The Studio Theatre in Washington DC has snatched up rights to two of New York's most talked-about recent plays, Neil LaBute's bash and Christopher Durang's Betty's Summer Vacation, for spring 2000.

The 25-year-old Studio Theatre will also present a special engagement of the Joe Mantello-directed dissection of the gays-in-the-military issue, Another American: Asking and Telling, written and performed by Marc Wolf, April 28-30.

For bash, to be staged March 1-April 9 in the Studio's Milton Theatre, playwright-film director LaBute, known for his brutal, dark movies, "In the Company of Men" and "Your Friends and Neighbors," penned three one-acts on the subject of morality. Bash, which he subtitled "latter-day plays," was staged Off-Broadway in 1999 with Calista Flockhart, Ron Eldard and Paul Rudd. In Medea Redux, a Midwestern woman tells of seduction and betrayal; in Iphegenia in Orem, a corporate husband and father confesses an unspeakable act of cruelty; and in A Gaggle of Saints, fresh-faced American youths attack a gay man.

Off-Broadway, the trio's full title was in lower-case, as bash: latterday plays. Joy Zinoman will direct the work in DC and designers are Russell Metheny (set), Michael Lincoln (lighting), Helen Huang (costumes), Sue Senita Bradshaw (props), Gil Thompson (sound). Casting is ongoing.
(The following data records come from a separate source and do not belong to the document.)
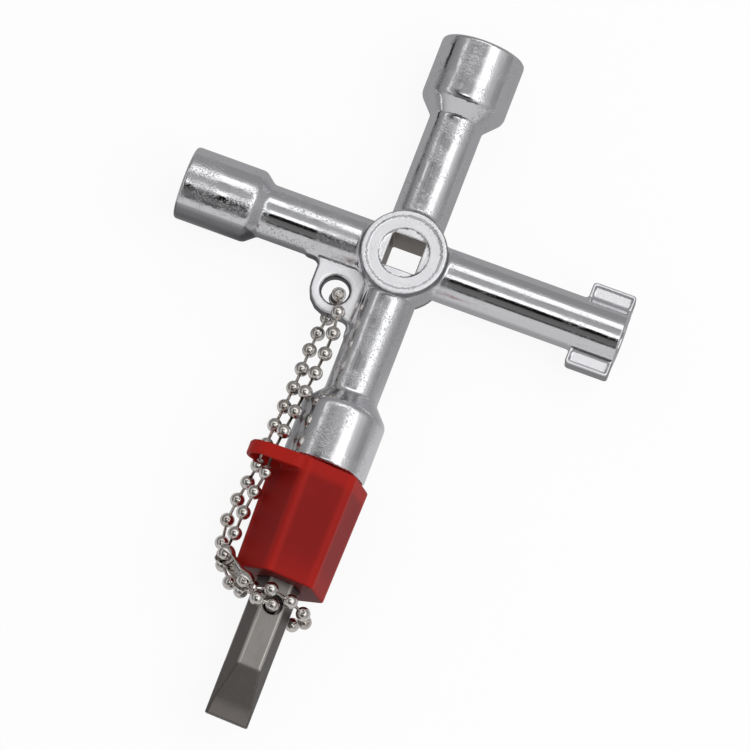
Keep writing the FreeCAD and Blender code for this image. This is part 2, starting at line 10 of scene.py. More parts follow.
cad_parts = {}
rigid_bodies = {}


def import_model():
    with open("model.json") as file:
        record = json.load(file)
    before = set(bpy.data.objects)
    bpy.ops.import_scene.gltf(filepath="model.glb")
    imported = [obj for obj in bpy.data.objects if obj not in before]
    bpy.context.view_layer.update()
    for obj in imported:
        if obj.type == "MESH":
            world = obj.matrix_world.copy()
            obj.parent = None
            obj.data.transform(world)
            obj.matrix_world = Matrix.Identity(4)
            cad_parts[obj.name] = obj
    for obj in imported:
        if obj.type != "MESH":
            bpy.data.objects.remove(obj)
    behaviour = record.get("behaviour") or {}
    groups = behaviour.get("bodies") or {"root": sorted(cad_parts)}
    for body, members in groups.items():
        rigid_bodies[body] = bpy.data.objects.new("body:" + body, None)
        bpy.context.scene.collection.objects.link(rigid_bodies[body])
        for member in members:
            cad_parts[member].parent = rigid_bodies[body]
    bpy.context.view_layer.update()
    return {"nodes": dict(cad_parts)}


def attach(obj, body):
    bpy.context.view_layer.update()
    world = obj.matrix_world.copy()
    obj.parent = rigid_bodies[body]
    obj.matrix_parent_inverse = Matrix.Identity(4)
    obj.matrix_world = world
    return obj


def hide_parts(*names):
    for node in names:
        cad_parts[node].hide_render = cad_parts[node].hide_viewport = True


for leftover in list(bpy.data.objects):
    bpy.data.objects.remove(leftover)
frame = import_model()
MM = 0.001

# The key's sizes, in millimetres from the middle of its hub
REACH = 36.8          # the end of each arm
ARM = 4.4             # radius of an arm's neck
SOCKET = 6.9          # radius of the upper and lower sockets
LEFT_SOCKET = 5.95    # radius of the left socket
SOCKET_FLOOR = 26.8   # where the square holes in the sockets end
HUB = 6.95            # radius of the hub
LUG_HALF = 1.5        # half the lug's thickness
WINGS = 29.5          # where the right arm's wings start
WING_REACH = 7.05     # how far a wing goes out from the arm's axis
WING_HALF = 1.6       # half a wing's thickness
SHOULDER = -37.3      # the holder's face at the lower socket
HOLDER_TURN = 15.0    # how far the holder is turned on the arm, in degrees
BIT_TIP = -79.6       # the end of the blade
BIT_TURN = 11.0       # how far the bit is turned, in degrees
BIT_HALF = 3.175      # half the bit's width across its flats
CORE = -3.0           # past an axis or a middle plane, where an outline closes
RIM = 0.35            # rounding at the mouths of the holes

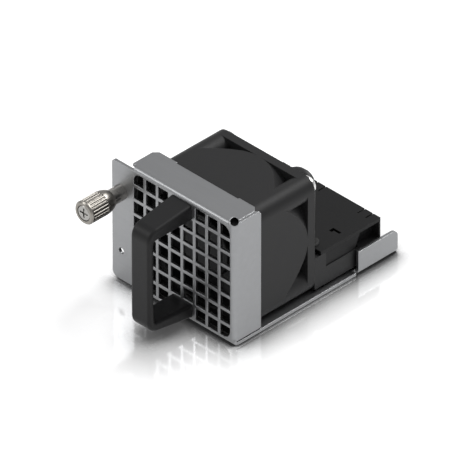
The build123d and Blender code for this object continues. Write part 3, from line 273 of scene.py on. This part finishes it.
class ShaderGroups:
    """The shader node groups that the finishes share: surface grain, and worn edges that also carry
    a painted highlight.
    """

    FINE_DETAIL = 3.0
    FINE_ROUGHNESS = 0.6
    CLOUD_DETAIL = 2.0
    BEVEL_SAMPLES = 6
    EDGE_SPAN: Span = (0.995, 0.88)
    PATCH_DETAIL = 3.0
    PATCH_SPAN: Span = (0.32, 0.62)
    PATCH_RANGE: Span = (0.25, 1.0)

    def __init__(self) -> None:
        """Build each group once."""
        self.grain = self._grain()
        self.edges = self._edges()

    @staticmethod
    def _started(name: str, inputs: dict[str, float], outputs: tuple[str, ...]
                 ) -> tuple[NodeSheet, bpy.types.Node, bpy.types.Node]:
        """Start a shader group with a Vector input and the named float sockets.

        Args:
            name: The group's name.
            inputs: Each float input's name and default.
            outputs: Each float output's name.

        Returns:
            The sheet, its input node and its output node.
        """
        tree = bpy.data.node_groups.new(name, "ShaderNodeTree")
        tree.interface.new_socket(name="Vector", in_out="INPUT", socket_type="NodeSocketVector")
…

Betty's Summer Vacation, May 17-June 25 in the Mead Theatre, was praised in its world premiere at Playwrights Horizons in 1999 as a viciously funny satire of America's appetite for the sensational. At a summer-share cottage by the seashore, Betty wants to relax, but he housemates turn out to be a serial killer, a drunk, an exhibitionist, a sex maniac and a sexual abuse victim. In the house's woodwork is a group of wild onlookers who cheer the lurid goings-on until the roof caves in (literally). J.R. Sullivan will direct. Casting is ongoing. Wolf's Another American: Asking and Telling is currently playing at The Theater at St. Clement's in midtown Manhattan.